Pinch and a punch! Happy February kids!
Last week a buddy and I decided to head into the snow to explore the ‘Grand Old Lady of Morley’, St Mary-In-the-Woods.
It’s a Grade II listed church with over 1000 years of charted history in the Parish of Morley (not only is it the oldest documented site in Morley but it’s also mentioned in the Doomsday Book!). Some of the graves in the churchyard date as far back as 1699 and the Church tower housed the Pancake Bell which originally came from Kirkstall Abbey in Leeds.
Sadly, due to dwindling congregation and being unable to fund the upkeep of the Church, it was closed its doors in 2007 and was sold to an entrepreneur a former Leeds Magistrate. In 2010, planning permission was applied for to turn it into a restaurant / luxury hotel, and later that same year, in the early hours of the 12th June, there was a devastating fire that gutted the church.
No conclusion has been made by the Fire Service as to how this started and no one has been arrested, and today the place stands as a derelict shell.
So we decided to go and play with fire there!
Oh the irony…
[but seriously folks, we were super careful]
I’d recently seen this brilliant image on 500px website (here) called ‘Church of Fire’ by Antoine Cibert, and it got me wondering how it was done.
A bit of research told me it’s done by setting fire to thin, decorators wire wool, balled up in a wire wisk on a chain. So off I went and bought some…
…and with an UrbEx buddy (& all round excellent photographer) Joe Stenson, we started to play! Joe’s created some brilliant images with wire wool in all kinds of mad places, like deep in underground sewers etc. and the results are ace eh?
Essentially, the way it’s done is to pack the wool into a metal wisk, hang it on a chain & once lit, spin it like fury during a long exposure.
Of course, you need your camera on a tripod, and as a guide have it set on a manual 20 second exposure at f8 at ISO 100, do a test exposure to check the ambient light (adjusting as necessary). Then we found setting the timer for a 2 second delay was best, as once the wool is lit (which can be lit with a lighter, or bizarrely by stroking with a 9V square battery) and sparks start to fly, hit the shutter, and 2 seconds later the exposure starts (ie. no camera shake setting it going).
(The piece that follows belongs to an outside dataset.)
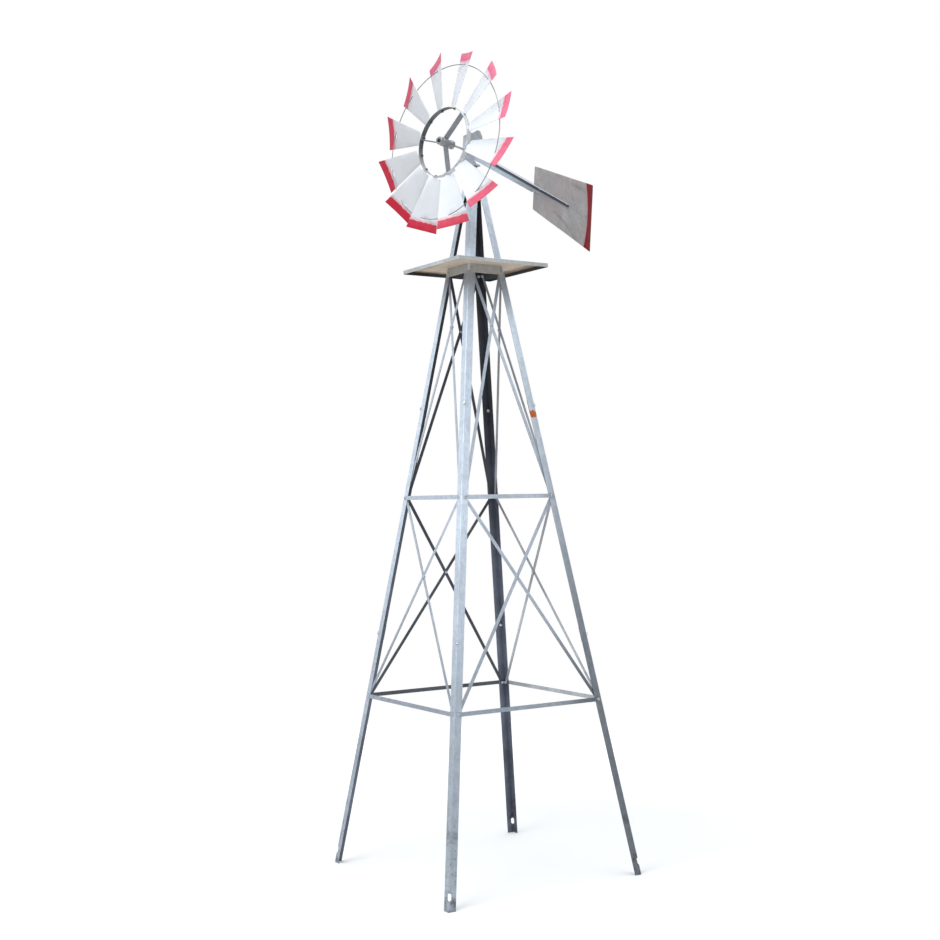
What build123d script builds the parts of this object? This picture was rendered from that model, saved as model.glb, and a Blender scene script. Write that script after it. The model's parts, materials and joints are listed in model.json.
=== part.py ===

It helps if the person spinning is wearing black with a hood up, or they’ll expose in the shot (like the two above). It also helps to use fine grade wire wool (more flammable than the corse) & to stretch it out before packing it into the wisk, so air can get through it.
When captured correctly, the burning wool spark trails rising and falling, bouncing off surfaces and landing in the snow looks insane.
I had a go at doing an ‘orb’, where you spin a circle and slowly rotate around a point.
I also selected an enclosed spot, so sparks would bounce off nearby walls (inspired again by that church of fire pic, where sparks were bouncing down steps).
One final effort I liked was mixing it up a bit and shoot from behind some of The Grand Old Lady’s fallen snow covered broken limbs.
As it was baltic, we didn’t stay out that long, but it was brilliant fun, and I’ve got a stack of wool left for further adventures, so watch this space!
Cheers for reading.
WARNING: if you do give this a pop yourself (and do, because it’s great fun!) be aware that you’re playing with fire and to check nothing catches alight after you’re done. Check after you’re done than nothing’s smouldering or aflame, as the little sparks burn hot. We chose a snowy scene as the ground couldn’t set alight, and other ace places such as on beaches or over still water are safe and creative places to experiment. Be safe, have fun!